Consider the following sentences which utilizes the mathematical factorial operation:

The answer is 5!.


The equation is given by

f(x) = (x+4)!.

Typically in mathematical writing, an expression in a sentence is treated as a word and is therefore punctuated accordingly. But in this case, a period following an exclamation point looks awkward. Would a period still be used here to indicate the end of the sentence?

  • 3
    What do the other articles in the journal do? – Hot Licks Feb 6 at 2:16
  • 1
    Yes. ---------- – Greg Lee Feb 6 at 4:53
  • Enclose the whole item in parentheses of some sort, e.g.

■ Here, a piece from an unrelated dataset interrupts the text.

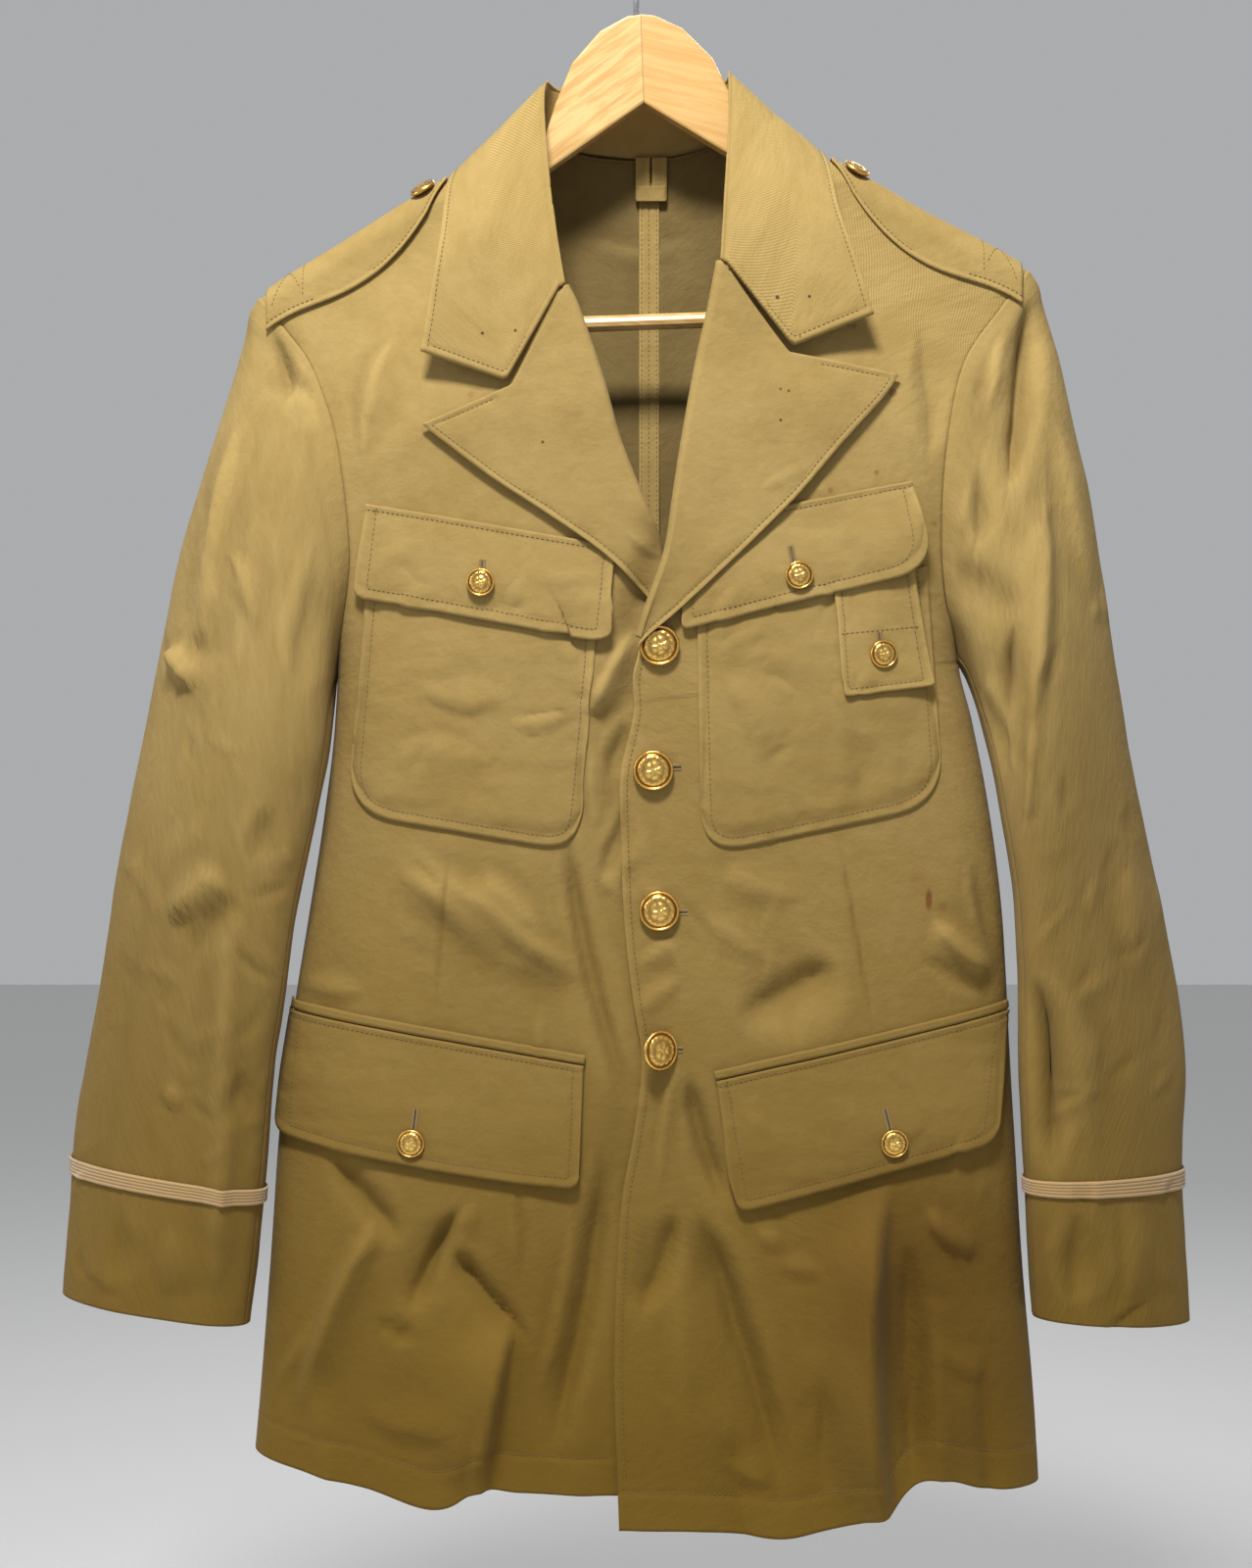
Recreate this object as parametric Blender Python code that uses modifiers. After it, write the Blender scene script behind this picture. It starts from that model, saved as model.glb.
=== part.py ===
"""Military service coat of khaki cotton, hanging on a wooden hanger.

Sizes are in millimetres in the tables and are scaled to metres when a mesh is made.
X runs to the viewer's right, the front of the coat faces -Y, and Z is up.
The origin is the point of the hook that hangs on its rail. "right" and "left" in
names are the wearer's, so the right side of the coat has negative X.
"""
import bmesh
import bpy
import numpy as np
from math import atan2, cos, pi, radians, sin
from mathutils import Matrix, Vector
from mathutils.bvhtree import BVHTree

MM = 0.001

# Cloth
WALL = 1.4               # thickness of the coat body and sleeves
TRIM_WALL = 1.2          # thickness of flaps, patches, collar and lapels
SEAM_GAP = 0.3           # between two pieces that are sewn edge to edge
ROUND_SEAM_GAP = 0.8     # the same at the middle of the wall, where the cloth turns
PLY = 1.85               # from one layer's middle to the next layer's middle
SIDE_POWER = 3.0         # how square the coat's cross-section is
RIDGE_RADIUS = 14.0      # bend of the cloth over the hanger arm
SHOULDER_FALL = 150.0    # drop over which the chest reaches its full depth
CENTRE_BACK = 8.0        # x of the centre back seam
NORMAL_STEP = 1.0        # step for the slope of a surface
HIT_REACH = 3.0          # how far a panel's faces may lie from its true surface

# Buttons
FRONT_BUTTON = 22.9      # diameter, 36 ligne
SMALL_BUTTON = 15.9      # diameter, 25 ligne
BUTTON_STEPS = 14

# Hanger
HANGER_TILT = 2.0        # degrees, its left arm is the higher one
ARM_THICKNESS = 11.0
BAR_DIAMETER = 9.5
WIRE_DIAMETER = 3.5
HOOK_RADIUS = 20.75      # to the middle of the wire
WOOD_TOP = -71.0

CLOTH = (0.30, 0.22, 0.10)
TRIM = (0.36, 0.26, 0.13)
GOLD = (0.75, 0.50, 0.15)
WOOD = (0.76, 0.53, 0.27)
STEEL = (0.55, 0.55, 0.55)


class Table:
    """Rows of sizes under named columns, read with a smooth curve along the first column."""

    def __init__(self, columns, *rows):
        values = np.array(sorted(rows), dtype=float)
        self.names = columns.split()
        self.place = values[:, 0]
        self.values = values[:, 1:]
        step = np.diff(self.place)[:, None]
        rise = np.diff(self.values, axis=0) / step
        slope = np.empty_like(self.values)
        slope[0] = rise[0]
        slope[-1] = rise[-1]
        slope[1:-1] = (step[1:] * rise[:-1] + step[:-1] * rise[1:]) / (step[1:] + step[:-1])
        self.slope = slope

    def at(self, column, place):
        """The column's value at one place or at an array of places."""
        index = self.names.index(column) - 1
        place = np.clip(place, self.place[0], self.place[-1])
        low = np.clip(np.searchsorted(self.place, place) - 1, 0, len(self.place) - 2)
        step = self.place[low + 1] - self.place[low]
        t = (place - self.place[low]) / step
        start = self.values[low, index]
        end = self.values[low + 1, index]
        leave = self.slope[low, index] * step
        arrive = self.slope[low + 1, index] * step
        return (start * (1 + 2 * t) * (1 - t) ** 2 + end * t * t * (3 - 2 * t)
                + leave * t * (1 - t) ** 2 - arrive * t * t * (1 - t))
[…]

The answer is {5!}. or The equation is given by {f(x) = (x+4)!}. [Or if that particular kind of symbol has a special meaning, choose another - even quotation marks will do.] Note also that some style guides say not to put punctuation at the end of an indented quote, so maybe your second example doesn't need a period at all! :-) – Chappo Says Reinstate Monica Feb 6 at 6:48
  • Look up the relevant style manual and let us know. Good Luck. – Kris Feb 6 at 7:25
  • I can't find any examples of this case. – GregDoesMath Feb 6 at 19:14

The manual of style of the AMS advises:

Each mathematics equation reads as a clause or sentence and is punctuated accordingly. Authors, however, sometimes leave displayed math unpunctuated. Insert commas and periods as needed so that the equation(s), the preceding text, and the following text together read grammatically. Follow CMS, sections 12.18–12.20, for punctuating mathematical expressions and elided lists, operators, and relations.

This implies that you can choose.

I never punctuate displayed math. The capitalization, or lack of it, of the next line, the vertical spacing, and the indentation are punctuation enough. I would use a period after an inline equation, specially after a factorial, otherwise it is ambiguous if the sentence is an exclamation or an equation involving factorial.